Zimbabwe has witnessed the rise of young musicians who stole the limelight after being nurtured by established artistes.
Report by Jairos Saunyama
Such musicians include Rute Mbangwa, Prudence Katomeni-Mbofana and Diana Samkange, who were nurtured by Township Jazz artist, Ernest Tanga WekwaSando, Que Montana, nurtured by the late Andy Brown and Munya Mataruse, nurtured by Oliver Mtukudzi, among others.
Those that nurtured the young artists should be commended for a job well-done. Besides individual groomers, there have been institutions that have also helped bring out good crops of musicians.
One of such institutions is the Capota School of the Blind, which has produced some established musicians in the country.
Situated in the historical town of Masvingo, the institution has given birth to some of the best musicians in the country.
Below are some of the musicians who hailed from Capota.
He is undoubtedly one of the best musicians ever to exist on the local soil. Matavire is a product of Capota, where he was enrolled because he was visually-impaired
He was a songwriter who hailed from Mwenezi and rose to prominence in the 1980s when he joined the Jairos Jiri Band. His hit song Dhiyabhorosi Nyoka, stirred much controversy on its release because of its reference to the biblical Eve and women in general, as the root cause of every man’s troubles.
He is also remembered for his willingness to experiment with the Shona language in his songs, coining phrases that have remained part of everyday conversation. Unfortunately, he had no children nor a band member to carry forward his legacy.
The late musician was the leader of the popular Glare Express — a musical ensemble that was known for its fast sungura beat.
Nebeta was also trained at Capota and was at one point one of Matavire’s backing vocalists.
The visually-impaired artist is well-known for the songs Tambai Mese Mujairane, which was also accompanied by a video, Zero Centimetres Apart and Madhiri, among others.
In the early 90s, the group would tour Masvingo, playing at townships and growth points for coins. Usually, they would stay at a place for weeks.
The group played unsophisticated home-made guitars and drums and imitated the late Paul Matavire and David Mabvuramiti. But as time passed, he became a well-known musician after releasing the album Taurai Save. He died in his home area, Bikita, at the age of 35 in 2007.
He is undoubtedly one of the best gospel artists in Zimbabwe and he set the pace for most praise and worship teams in the country.
Mabvuramiti was a student at Capota the same time as Paul Matavire. By then, Mabvuramiti had problems with his eyesight before regaining it a few years ago.
The Chikomba Muwadhiropu hitmaker took over the reins at the Jairos Jiri Band in 1991 after Matavire was imprisoned, before resigning in 1997.
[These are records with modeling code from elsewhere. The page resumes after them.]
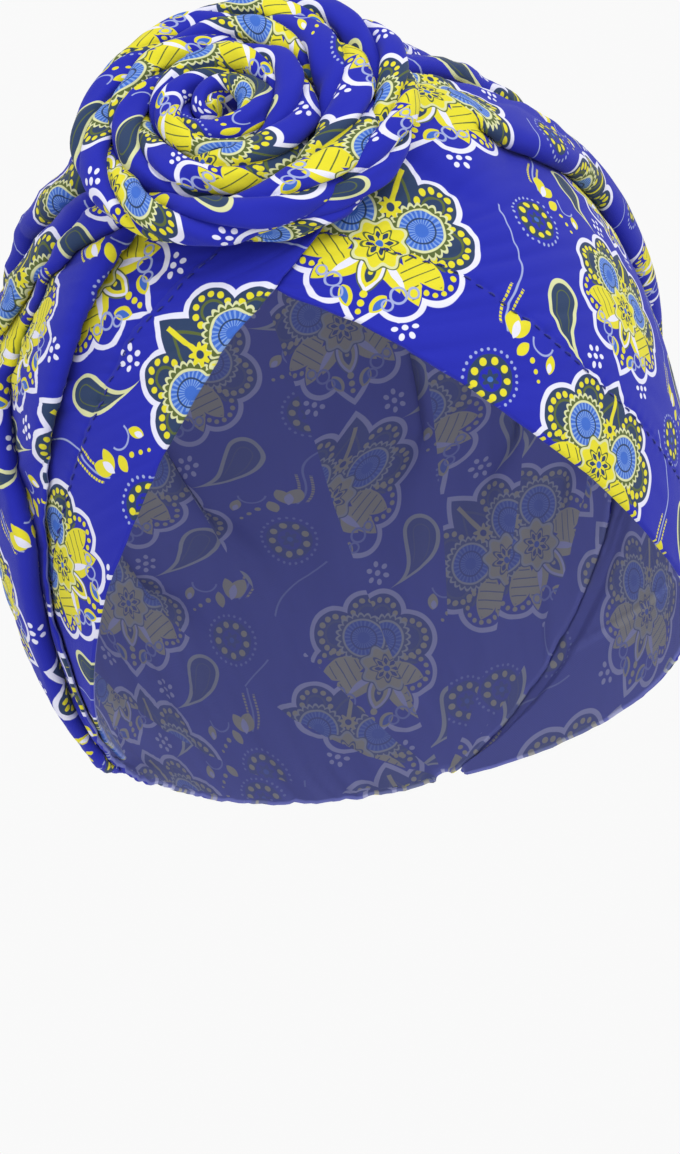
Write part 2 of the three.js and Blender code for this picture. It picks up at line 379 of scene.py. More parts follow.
# Half-drop repeat: each column of motifs stands half a repeat higher than the last.
def halfDropGroup():
    tree, source, result = newGroup(
        "half drop", [(n, "Float") for n in ("x", "y", "motif x", "motif y")], [("x", "Float"), ("y", "Float")])
    x, y, px, py = (Number(tree, source.outputs[k]) for k in range(4))
    dx, dy = x - px, y - py
    column = (dx * (1 / repeat["width"])).node("ROUND")
    odd = column.node("FLOORED_MODULO", 2.0)
    dropped = dy + odd * (repeat["height"] / 2)
    row = (dropped * (1 / repeat["height"])).node("ROUND")
    tree.links.new((dx - column * repeat["width"]).socket, result.inputs[0])
    tree.links.new((dropped - row * repeat["height"]).socket, result.inputs[1])
    return tree


halfDrop = halfDropGroup()


def motif(tree, x, y, px, py):
    node = tree.nodes.new("ShaderNodeGroup")
    node.node_tree = halfDrop
    tree.links.new(x.socket, node.inputs[0])
    tree.links.new(y.socket, node.inputs[1])
    node.inputs[2].default_value = px
    node.inputs[3].default_value = py
    return Number(tree, node.outputs[0]), Number(tree, node.outputs[1])


# Layers of (where it is inked, colour); the last one lies on top.
def layered(tree, below, layers):
    for mask, colour in layers:
        node = tree.nodes.new("ShaderNodeMix")
        node.data_type = "RGBA"
        tree.links.new(mask.socket, node.inputs["Factor"])
        colours = [socket for socket in node.inputs if socket.type == "RGBA"]
        if isinstance(below, tuple):
            colours[0].default_value = below
        else:
            tree.links.new(below, colours[0])
        colours[1].default_value = dyes[colour]
        below = next(socket for socket in node.outputs if socket.type == "RGBA")
    return below


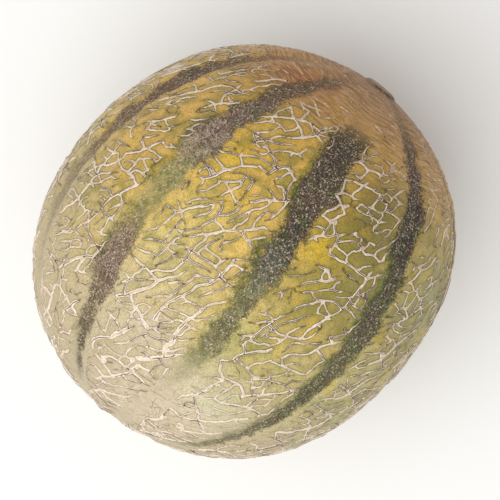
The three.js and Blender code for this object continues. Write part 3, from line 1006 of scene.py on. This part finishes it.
    # Wax shines a little and cork is dull, and both are finely uneven
    dry = sums("MAXIMUM", onRidge, sums("MAXIMUM", corkEdge, inStripe))
    relief = sums("MULTIPLY_ADD", grain(0.8, 3.0, 0.6), 0.16, sums("MULTIPLY", grain(2.2, 3.0), 0.25))
    relief = sums("ADD", relief, sums("MULTIPLY", sums("MULTIPLY", speck, inStripe), 0.5))
    relief = sums("SUBTRACT", relief, sums("MULTIPLY", fissures, 0.25))
    relief = sums("SUBTRACT", relief, sums("MULTIPLY", cracks, 0.3))
    bump = addNode(tree, "ShaderNodeBump", {"Height": relief, "Distance": mm, "Strength": 0.8})
    shader = addNode(tree, "ShaderNodeBsdfPrincipled", {
        "Base Color": colour,
        "Roughness": between(dry, 0.0, 1.0, look["waxRoughness"], look["corkRoughness"]),
        "IOR": look["waxIor"],
        "Normal": bump.outputs["Normal"],
    })
    addNode(tree, "ShaderNodeOutputMaterial", {"Surface": shader.outputs[0]})
    return material


rindMesh.materials.append(makeRindMaterial())
print("rind material made")


# White table top under one large soft window and a pale sky, so that only the melon has colour
studio = {
    "tableSize": 12.0,
    "tableColour": "#F4F3F1",
    "skyColour": "#FFFFFF",
    "skyStrength": 0.62,
    "window": {"right": -0.6, "up": -0.55, "back": 1.1, "size": 1.7, "watts": 17.0},
}
camera = {
    "back": (0.148, 0.0, 0.989),  # from the fruit to the camera
    "right": (0.636, -0.766, -0.095),
    "distance": 0.725,
    "lens": 148.0,
    "aimRight": 0.0020,
    "aimUp": 0.0001,
}


# White laminate: smooth, matt and plain
def makeTable():
    bpy.ops.mesh.primitive_plane_add(size=studio["tableSize"])
    table = bpy.context.object
    table.name = "table"
    material = bpy.data.materials.new("whiteLaminate")
    material.use_nodes = True
    shader = material.node_tree.nodes["Principled BSDF"]
    shader.inputs["Base Color"].default_value = rgba(studio["tableColour"])
    shader.inputs["Roughness"].default_value = 0.7
    table.data.materials.append(material)


# The camera's own directions, by which the window light is placed too
centre = Vector((0, 0, floorDrop * mm))
back = Vector(camera["back"]).normalized()
right = Vector(camera["right"])
right = (right - back * right.dot(back)).normalized()
up = back.cross(right)
turnToView = Matrix((right, up, back)).transposed().to_4x4()


def makeCamera():
    aim = centre + right * camera["aimRight"] + up * camera["aimUp"]
    bpy.ops.object.camera_add(location=(0, 0, 0))
    eye = bpy.context.object
    eye.name = "camera"
    eye.matrix_world = Matrix.Translation(aim + back * camera["distance"]) @ turnToView
    eye.data.lens = camera["lens"]
    eye.data.sensor_width = 36
    bpy.context.scene.camera = eye


def makeLights():
    window = studio["window"]
    toward = right * window["right"] + up * window["up"] + back * window["back"]
    bpy.ops.object.light_add(type="AREA", location=centre + toward)
    lamp = bpy.context.object
    lamp.name = "windowLight"
    lamp.data.shape = "SQUARE"
    lamp.data.size = window["size"]
    lamp.data.energy = window["watts"]
    lamp.rotation_euler = toward.to_track_quat("Z", "Y").to_euler()
    sky = bpy.data.worlds.new("paleStudio")
    sky.use_nodes = True
    backdrop = sky.node_tree.nodes["Background"]
    backdrop.inputs["Color"].default_value = rgba(studio["skyColour"])
    backdrop.inputs["Strength"].default_value = studio["skyStrength"]
    bpy.context.scene.world = sky


makeTable()
makeCamera()
makeLights()
bpy.context.scene.view_settings.view_transform = "Standard"
print("studio set up")
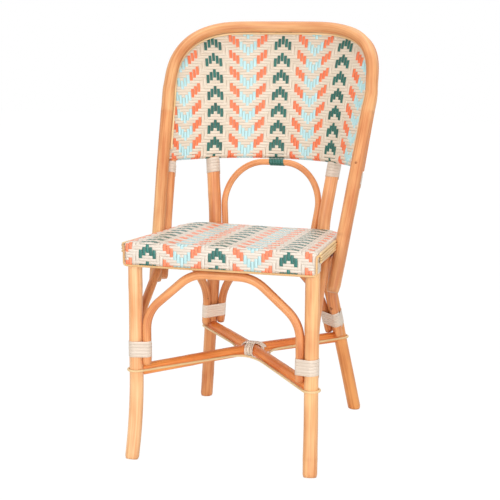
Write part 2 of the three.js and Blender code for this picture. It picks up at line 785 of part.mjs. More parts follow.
// Least distance between two turns of a strand, measured on points of its corner lines.
function leastGap(lines, perTurn) {
  const finer = 3;
  const shares = [...Array(finer).keys()].map((k) => k / finer);
  const dense = lines.map((line) => line.slice(0, -1).flatMap((p, i) => shares.map((t) => p.clone().lerp(line[i + 1], t))));
  const apart = Math.floor((perTurn * finer) / 2);
  let least = Infinity;
  for (const one of dense) {
    for (const other of dense) {
      for (let i = 0; i < one.length; i += 1) {
        for (let j = i + apart; j < other.length; j += 1) least = Math.min(least, one[i].distanceTo(other[j]));
      }
    }
  }
  return least;
}

// A flat strand laid over a mapping of the share of its length, and of -1 to 1 across and outward.
function wound(name, material, turns, place) {
  const steps = turns * turnSteps;
  add(name, laid(steps, 1, 1, (u, v, w) => place((u + 1) / 2, v, w)), material);
  const line = (across, outward) => [...Array(steps + 1).keys()].map((i) => place(i / steps, across, outward));
  const gap = leastGap([line(-1, -1), line(1, -1), line(-1, 1), line(1, 1)], turnSteps);
  console.log(`${name}: least gap between turns ${gap.toFixed(2)} mm, ${gap > leastTurnGap ? "clear" : "too small"}`);
}
const bulge = 1 / Math.cos(Math.PI / turnSteps);
const outwardStep = (outward) => fit + (strandThick * (outward + 1)) / 2;

// A strand wound round poles that lie side by side along one axis. Each pole is given by how
// far its line lies from the first one's, and by its diameter.
function binding(name, material, { centre, axis, poles, turns }) {
  const e1 = squareTo(axis, Math.abs(axis.z) > Math.abs(axis.x) ? point(1, 0, 0) : point(0, 1, 0));
  const e2 = axis.clone().cross(e1);
  wound(name, material, turns, (share, across, outward) => {
    const turn = share * turns * Math.PI * 2;
    const out = e1.clone().multiplyScalar(Math.cos(turn)).addScaledVector(e2, Math.sin(turn));
    const support = (each) => each.offset.dot(out) + each.diameter / 2;
    const held = poles.reduce((best, each) => (support(each) > support(best) ? each : best));
    const along = strandPitch * turns * (share - 1 / 2) + (across * strandWidth) / 2;
    const slack = poles.length > 1 ? fit : 0;
    const reach = (held.diameter / 2) * bulge + slack + outwardStep(outward);
    return centre.clone().add(held.offset).addScaledVector(out, reach).addScaledVector(axis, along);
  });
}
const flip = (p, side) => point(side * p.x, p.y, p.z);
const alone = (diameter) => [{ offset: point(0, 0, 0), diameter }];
const besides = (legPole, side, ...ways) => [
  ...alone(legPole),
  ...ways.map((way) => ({ offset: flip(way, side).multiplyScalar(legToArch(legPole)), diameter: archPole })),
];
const innerLegAxis = innerHoopPath[1].clone().sub(innerHoopPath[0]).normalize();
const postAxis = postAt(backBottom).sub(postAt(waistHeight)).normalize();
const hoopWrapAt = innerHoopPath[1].clone().addScaledVector(innerLegAxis, -rollPole / 2 - upperWrapDrop);
for (const [word, side, front, rear] of [
  ["right", 1, corners.frontRight, corners.rearRight],
  ["left", -1, corners.frontLeft, corners.rearLeft],
]) {
  binding(`front_leg_binding_${word}`, creamStrand, {
    centre: point(side * frontLegX, frontLegY, front.binding),
    axis: point(0, 0, 1),
    poles: besides(frontLegPole, side, point(-1, 0, 0), sideRun),
    turns: legWrapTurns,
  });
  binding(`rear_leg_binding_${word}`, creamStrand, {
    centre: flip(rearLegAt(rear.binding), side),
    axis: flip(rearAxis, side),
    poles: besides(rearLegPole, side, towardsMiddle, towardsFront),
    turns: legWrapTurns,
  });
  binding(`post_binding_${word}`, creamStrand, {
    centre: flip(postAt(backBottom - rollPole / 2 - upperWrapDrop), side),
    axis: flip(postAxis, side),
    poles: alone(rearLegPole),
    turns: postWrapTurns,
  });
  binding(`hoop_binding_${word}`, creamStrand, {
    centre: flip(hoopWrapAt, side),
    axis: flip(innerLegAxis, side),
    poles: alone(innerHoopPole),
    turns: hoopWrapTurns,
  });
}
binding("back_arch_binding", greenStrand, {
  centre: archPlane(0, backArchApex),
  axis: point(1, 0, 0),
  poles: alone(backArchPole),
  turns: archWrapTurns,
});

// The lashing goes round both stretchers where they cross, from the front notch to the rear one.
const armLean = Math.abs(legSeat.frontRight.x) / Math.abs(legSeat.frontRight.y - crossing.y);
const armWide = Math.hypot(1, armLean) / armLean;
wound("stretcher_lashing", creamStrand, lashingTurns, (share, across, outward) => {
  const turn = share * lashingTurns * Math.PI * 2 + Math.PI / turnSteps;
  const along = lashingPitch * lashingTurns * (share - 1 / 2) + (across * lashingWidth) / 2;
  const reach = (stretcherPole / 2) * bulge + 2 * fit + outwardStep(outward);
  const shift = Math.sign(Math.cos(turn)) * (Math.abs(along) / armLean);
  return point(along, crossing.y + shift + reach * armWide * Math.cos(turn), crossing.z + reach * Math.sin(turn));
});

// The chair stands centred on the origin.
const bounds = new THREE.Box3().setFromObject(chair);
body.position.set(-(bounds.min.x + bounds.max.x) / 2, -(bounds.min.y + bounds.max.y) / 2, -bounds.min.z);

export default chair;
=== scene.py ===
# %% [markdown]
# # A rattan bistro chair
#
# The chair is a frame of bent rattan poles, nailed side by side and bound with flat strand, with a
# woven back and a woven seat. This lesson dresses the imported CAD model: it keeps every piece where the
# model has it, and rebuilds it at the fineness that a close look needs. Lengths are written in
# millimetres, in the maker's own frame, and turned to metres when a piece is placed.

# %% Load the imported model
import itertools
import math

import bmesh
import bpy
import numpy as np
from mathutils import Matrix, Vector


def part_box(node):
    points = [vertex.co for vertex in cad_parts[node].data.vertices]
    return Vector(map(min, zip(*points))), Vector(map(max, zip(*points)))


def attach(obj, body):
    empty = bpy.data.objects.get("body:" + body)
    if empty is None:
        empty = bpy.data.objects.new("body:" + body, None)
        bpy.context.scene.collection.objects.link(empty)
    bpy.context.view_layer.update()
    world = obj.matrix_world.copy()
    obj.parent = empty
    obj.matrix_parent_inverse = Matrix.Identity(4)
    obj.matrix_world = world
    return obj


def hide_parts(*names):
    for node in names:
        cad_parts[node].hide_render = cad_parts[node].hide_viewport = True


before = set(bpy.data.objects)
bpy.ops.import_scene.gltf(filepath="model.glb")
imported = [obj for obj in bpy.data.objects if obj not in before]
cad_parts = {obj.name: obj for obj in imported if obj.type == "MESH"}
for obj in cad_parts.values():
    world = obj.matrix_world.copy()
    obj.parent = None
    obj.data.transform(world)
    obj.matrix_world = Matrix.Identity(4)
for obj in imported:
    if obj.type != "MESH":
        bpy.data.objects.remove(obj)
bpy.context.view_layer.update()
# In the maker's frame the seat's front edge is at -195 mm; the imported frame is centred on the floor.
SEAT_FRONT = -195
SHIFT_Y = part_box("seat_weave")[0].y * 1000 - SEAT_FRONT

# %% [markdown]
# ## A straight stick, bent into place
#
# A rattan worker starts with a straight pole, steams it and bends it round a form. A mesh can be made
# the same way. A circle is extruded to a straight stick, the stick is cut across its length, and then
# each of its points is moved to where the bend takes it. The place that a point had on the straight
# stick is kept as an attribute, so grain and growth rings run along the pole, whatever its bend.
# A curve with a bevel would give the tube too, but not a flat strand's section, and not that memory.

# %% Straight sticks
def mesh_of(name, bm):
    """A finished bmesh as a mesh."""
    mesh = bpy.data.meshes.new(name)
    bm.to_mesh(mesh)
    bm.free()
    return mesh


def straight_stick(sides, steps):
    """A closed stick of unit radius along Z from 0 to 1, with rings across its length."""
    bm = bmesh.new()
    bmesh.ops.create_circle(bm, cap_ends=True, radius=1, segments=sides)
    grown = bmesh.ops.extrude_face_region(bm, geom=bm.faces[:])
    top = [v for v in grown["geom"] if isinstance(v, bmesh.types.BMVert)]
    bmesh.ops.translate(bm, verts=top, vec=(0, 0, 1))
    upright = [e for e in bm.edges if abs(e.verts[0].co.z - e.verts[1].co.z) > 0.5]
    bmesh.ops.subdivide_edges(bm, edges=upright, cuts=steps - 1, use_grid_fill=False)
    bmesh.ops.recalc_face_normals(bm, faces=bm.faces[:])
    return mesh_of("stick", bm)


def points_of(mesh):
    flat = np.zeros(len(mesh.vertices) * 3)
    mesh.vertices.foreach_get("co", flat)
    return flat.reshape(-1, 3)


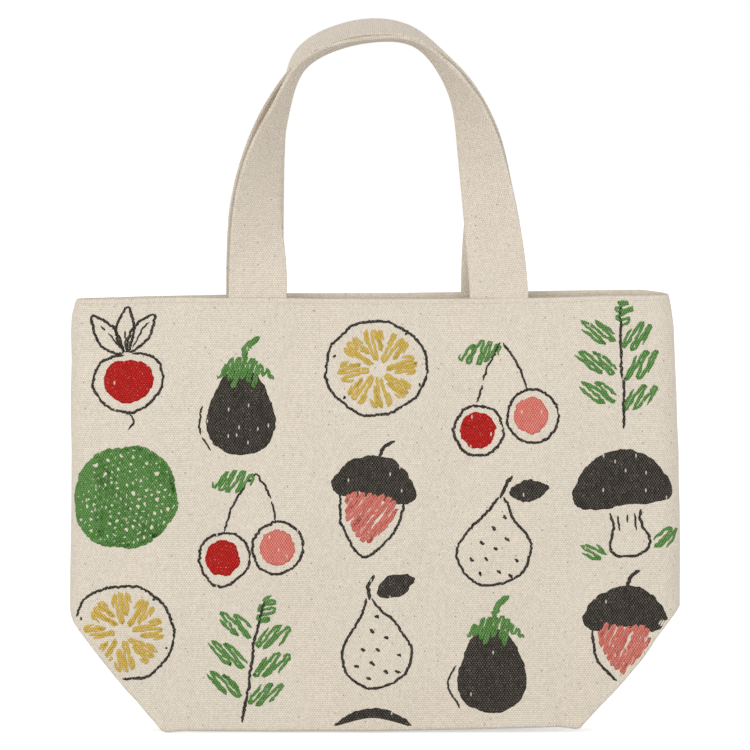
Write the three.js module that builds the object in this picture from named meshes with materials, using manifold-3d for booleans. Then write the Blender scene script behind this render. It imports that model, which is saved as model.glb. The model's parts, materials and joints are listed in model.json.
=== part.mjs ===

Mabvuramiti said he had self-introspected that same year after holding an electric show in Gokwe, where it was reported that 17 girls were impregnated after the crowd was syched up by his lyrics.
He was taught to play the guitar and piano by musician Fanyana Dube. Mabvuramiti’s massive debut recording was the 1991 single Chikomba Muwadhiropu, that told the story of an adulterer caught in the act.
In 2003 he received back his sight after Pastor Ezekiel Guti prayed for him during one of the church’s conferences. He is well-known for the praise song Mune Simba Muropa Rajesu.
Today, Mabvuramiti is a pastor, whose music is all about God and salvation.
The partially-blind musician, who hails from Masvingo, is one of the best gospel artists in the country.
He is also a product of Capota School of the blind and his song Zodzo from his latest album Zvava Nezodzo, was voted the Gospel Song of the Year for 2012 on Radio Zimbabwe.
Munodawafa is also one of the best keyboardists in the country and his playing skills have entertained many people. He was born in 1988 and many will remember him as the young boy who mesmerised gospel music fans with his keyboard playing skills at live shows and his hit song, Shandisa Chipo Chako.
He released his first album Mwari Anoona in 1998 at the age of 10. Munodawafa went to the United States in 1999 for his studies and returned to Zimbabwe in 2005. He released Farai Munashe in 2006, before he disappeared from the music scene.
Munodawafa made a dramatic return in 2010, with the album Zvinouraya, which received commendable airplay on local radio stations.
Ownstar thrilling fans in Masvingo
He is a young brother to Munyaradzi and is currently at Capota.
The 12-year-old musician, who like his brother Munyaradzi is partially blind, is dazzling people in his hometown of Masvingo.
Through collaborations with his brother, he is proving to be a force to reckon with.
This was confirmed by the young artist’s performance at the Heroesplush gala held in Gutu in August last year.
His performance, keyboard skills and voice projection resemble that of a young Munyaradzi back in 1998.